A guerra de palavras entre o jogador, que se tornou um rosto da luta contra a discriminação racial e a violência policial contra negros nos Estados Unidos da América, e Trump teve mais episódios. Em 2018, no Dia do Trabalhador, a Nike, que patrocina Colin desde 2011, usou a figura de Kaepernick para assinalar os 30 anos da campanha Just do It. O rosto do atleta, em preto em branco, estava espalhado por diversos painéis publicitários pelos EUA com a frase: "Acredite em algo. Mesmo se isso significa sacrificar tudo." A marca de material desportivo enfrentou um boicote nacional promovido por Donald Trump.
O gesto de Colin pode ter inspirado protestos, mas não acabou com as injustiças raciais.
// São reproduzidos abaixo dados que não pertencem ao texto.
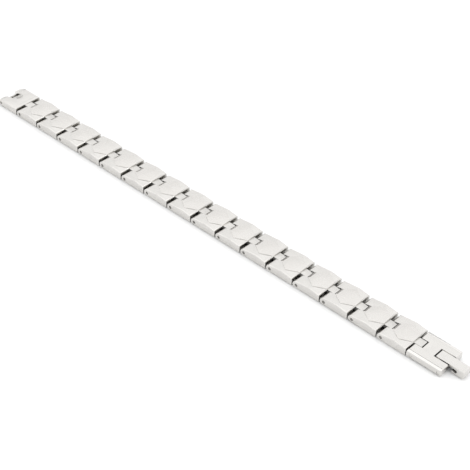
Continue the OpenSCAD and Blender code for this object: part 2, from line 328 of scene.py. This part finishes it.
POLISHED = steel("polished_steel", light=(0.70, 0.685, 0.66), dark=(0.645, 0.63, 0.608),
                 rough=0.20, rough_spread=0.05, grain=(0.5, 16.0, 16.0), grain_depth=0.0012, wave_depth=0.03)
SATIN = steel("satin_steel", light=(0.70, 0.682, 0.658), dark=(0.645, 0.628, 0.603), rough=0.26,
              rough_spread=0.05, grain=(18.0, 0.6, 18.0), grain_depth=0.0025, wave_depth=0.03, scratch=0.35)
# Lighter, glossier steel: a painted highlight on the hexagon's steps, the slot walls and the bevels; the
# whole clasp bar gets it too
HIGHLIGHT_STEEL = steel("bright_steel", light=(0.80, 0.785, 0.76), dark=(0.76, 0.745, 0.72),
               rough=0.14, rough_spread=0.04, grain=(0.5, 16.0, 16.0), grain_depth=0.0012, wave_depth=0.02)
SIDE = steel("side_steel", light=(0.70, 0.685, 0.66), dark=(0.64, 0.625, 0.603),
             rough=0.24, rough_spread=0.05, grain=(0.4, 14.0, 14.0), grain_depth=0.002, wave_depth=0.02)
# Darker steel with grain across: its darker colour is painted shade in bores, on link ends and on undersides
SHADED_WALL = steel("wall_steel_painted_shade", light=(0.58, 0.57, 0.55), dark=(0.50, 0.49, 0.47), rough=0.25,
             rough_spread=0.05, grain=(9.0, 9.0, 0.8), grain_depth=0.003, wave_depth=0.01, scratch=0.2)
# Near-black steel: painted shade in the gaps between parts, the notches, the slots and under the lever
GAP_SHADE = steel("painted_gap_shade", light=(0.17, 0.165, 0.16), dark=(0.11, 0.107, 0.104), rough=0.45,
            rough_spread=0.08, grain=(9.0, 9.0, 0.8), grain_depth=0.004, wave_depth=0.01, scratch=0.2)
TONGUE = steel("tongue_steel", light=(0.70, 0.685, 0.66), dark=(0.58, 0.565, 0.545), rough=0.26,
               rough_spread=0.05, grain=(0.35, 5.0, 5.0), grain_depth=0.006, wave_depth=0.01, scratch=0.3)
# Darker steel: painted shade on the pin ends that lie deep in their holes
SHADED_PIN = steel("pin_steel", light=(0.52, 0.515, 0.51), dark=(0.38, 0.375, 0.37), rough=0.32,
            rough_spread=0.06, grain=(6.0, 0.4, 6.0), grain_depth=0.002, wave_depth=0.005, scratch=0.2)
MAGNET = ground_magnet("magnet_face")
LINK_STEELS = (SATIN, POLISHED, SIDE, SHADED_WALL, TONGUE, GAP_SHADE, HIGHLIGHT_STEEL)
END_STEELS = (POLISHED, SIDE, GAP_SHADE, SHADED_WALL, HIGHLIGHT_STEEL)


# Meshes with softened edges, made from the solids of the frame

def arch_z(x):
    """Height of the arched top at the place x along a main link."""
    return CREST_H - ARCH_R + math.sqrt(ARCH_R ** 2 - (x - HEX_X) ** 2)


def hexagon_half(x):
    """Half the width of the raised hexagon at the place x along a main link."""
    span = HEX_X - NOTCH_END
    share = max(0.0, 1.0 - abs(x - HEX_X) / span)
    return NOTCH_W / 2 + (HEX_Y - NOTCH_W / 2) * share


def in_curve(e):
    """True for an edge inside a surface that curves round the Y or the Z axis."""
    one, two = (f.normal for f in e.link_faces)
    level = any(abs(one[axis]) < LEVEL and abs(two[axis]) < LEVEL for axis in (1, 2))
    return level and one.angle(two) <= CURVE_STEP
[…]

Desde então, os EUA já estiveram nas bocas do mundo por mais dois casos chocantes. Pouco tempo depois de o jogador se ajoelhar, no Oklahoma, Terrence Crutcher, um homem negro de 40 anos, foi morto pela polícia. Estava desarmado e com as mãos no ar.
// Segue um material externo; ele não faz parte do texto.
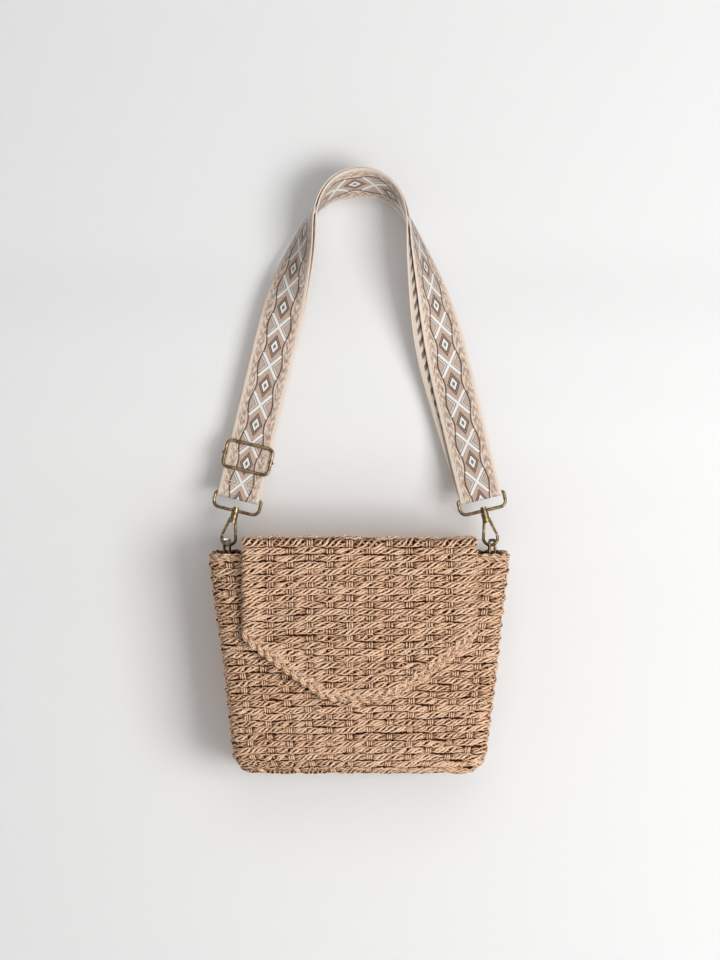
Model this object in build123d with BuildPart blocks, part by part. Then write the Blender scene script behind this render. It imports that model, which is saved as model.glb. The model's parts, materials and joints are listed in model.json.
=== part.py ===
"""Crossbody purse: a flat woven-straw bag with a fold-over flap, hung from a patterned webbing strap.

Frame: +Z up, the front faces -Y, +X is the viewer's right, and the origin is the middle of the base.
All sizes are in millimetres. The strap is drawn as it hangs, doubled back on itself at its shortest.
"""

import os
from math import cos, pi, radians, sin, sqrt

from build123d import *

# ---- driving dimensions -------------------------------------------------------------------------
# Woven bag
BAG_TOP_WIDTH = 267.0
BAG_BASE_WIDTH = 221.0
BAG_HEIGHT = 196.0
BAG_DEPTH = 68.0
BASE_CORNER_RADIUS = 18.0
WALL = 6.0  # thickness of the straw weave
RIM_BRAID = 8.0  # height and width of the plaited rim
LINING_THICKNESS = 0.8
LINING_GAP = 1.2  # room between weave and lining for the snap's washer

# Flap
FLAP_WIDTH = 208.0
FLAP_THICKNESS = 5.0
FLAP_TOP_HEIGHT = 209.0
FLAP_SHOULDER_HEIGHT = 126.0  # where the straight sides end
FLAP_TIP_HEIGHT = 64.0
FLAP_TIP_WIDTH = 62.0
FLAP_CORNER_RADIUS = 9.0
FLAP_BRAID = 9.0  # width of the plaited border
FLAP_STAND_OFF = 5.4  # from the bag's front to the back of the flap's weave

# Magnetic snap
SNAP_RADIUS = 9.0
SNAP_HEIGHT = 92.0
SNAP_HALF_THICKNESS = 2.1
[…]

Agora, quatro anos depois, uma nova morte chocou o mundo e fez renascer a luta de Colin. George Floyd morreu asfixiado com um joelho de um polícia no pescoço. O caso mergulhou o país em pilhagens, motins e confrontos e centenas de detidos em protestos de Norte a Sul. Kaepernick envolveu-se e resolveu criar um fundo para contratar advogados para defender os presos. Na semana passada ganhou um importante aliado e benfeitor. O CEO do Twitter, Jack Dorsey, anunciou na quarta-feira uma doação de 3 milhões de dólares para ajudar a causa do ex-quarterback do San Francisco 49ers, que criou o instituto Know Your Rights Camp, para promover educação, capacitação e oportunidades para a comunidade negra.